In 1997, John Wrigglesworth described spatial particle distributions as represented by distributions of energy states. According to the second law of thermodynamics, isolated systems will tend to redistribute the energy of the system into a more probable arrangement or a maximum probability energy distribution, i.e. from that of being concentrated to that of being spread out. By virtue of the First law of thermodynamics, the total energy does not change; instead, the energy tends to disperse over the space to which it has access. In his 1999 Statistical Thermodynamics, M.C. Gupta defined entropy as a function that measures how energy disperses when a system changes from one state to another.
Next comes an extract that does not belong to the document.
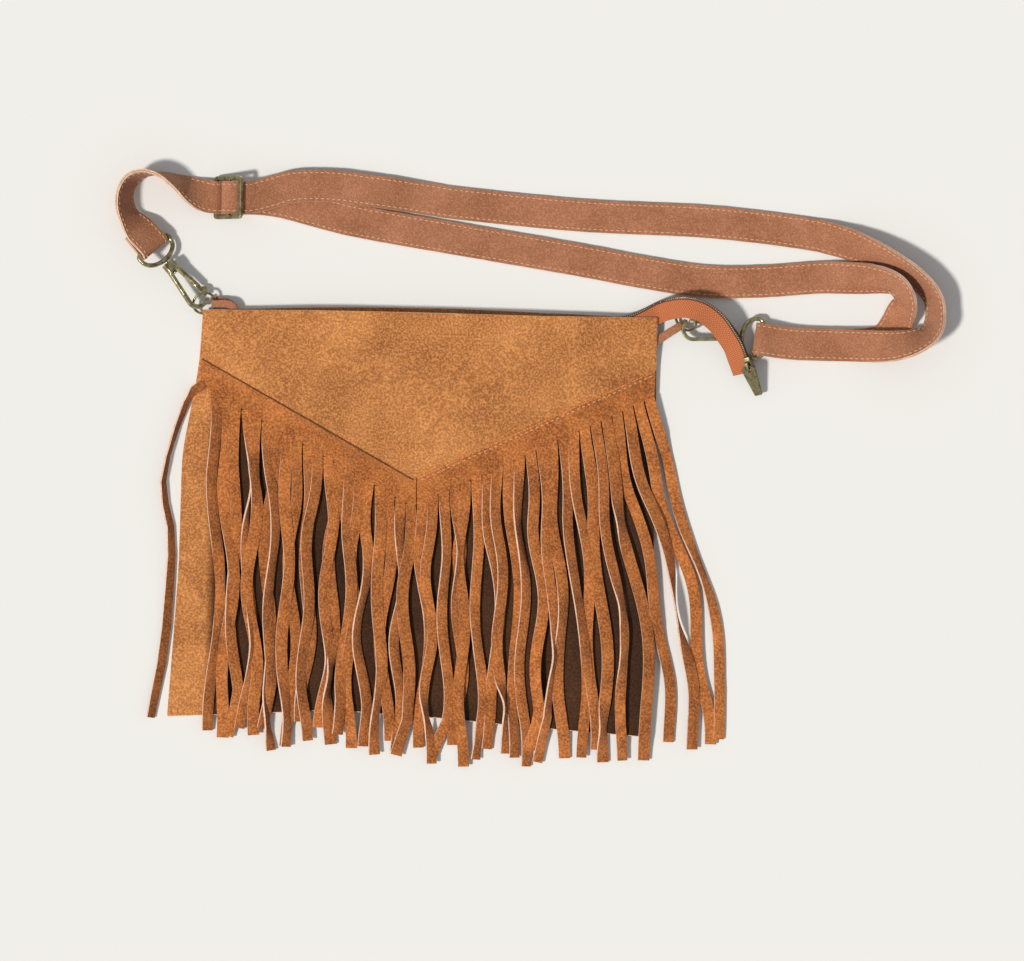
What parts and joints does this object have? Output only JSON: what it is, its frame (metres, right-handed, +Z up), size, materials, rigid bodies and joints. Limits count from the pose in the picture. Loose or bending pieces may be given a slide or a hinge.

Other authors defining entropy in a way that embodies energy dispersal are Cecie Starr and Andrew Scott.

In a 1996 article, the physicist Harvey S. Leff set out what he called "the spreading and sharing of energy." Another physicist, Daniel F. Styer, published an article in 2000 showing that "entropy as disorder" was inadequate. In an article published in the 2002 Journal of Chemical Education, Frank L. Lambert argued that portraying entropy as "disorder" is confusing and should be abandoned. He has gone on to develop detailed resources for chemistry instructors, equating entropy increase as the spontaneous dispersal of energy, namely how much energy is spread out in a process, or how widely dispersed it becomes – at a specific temperature.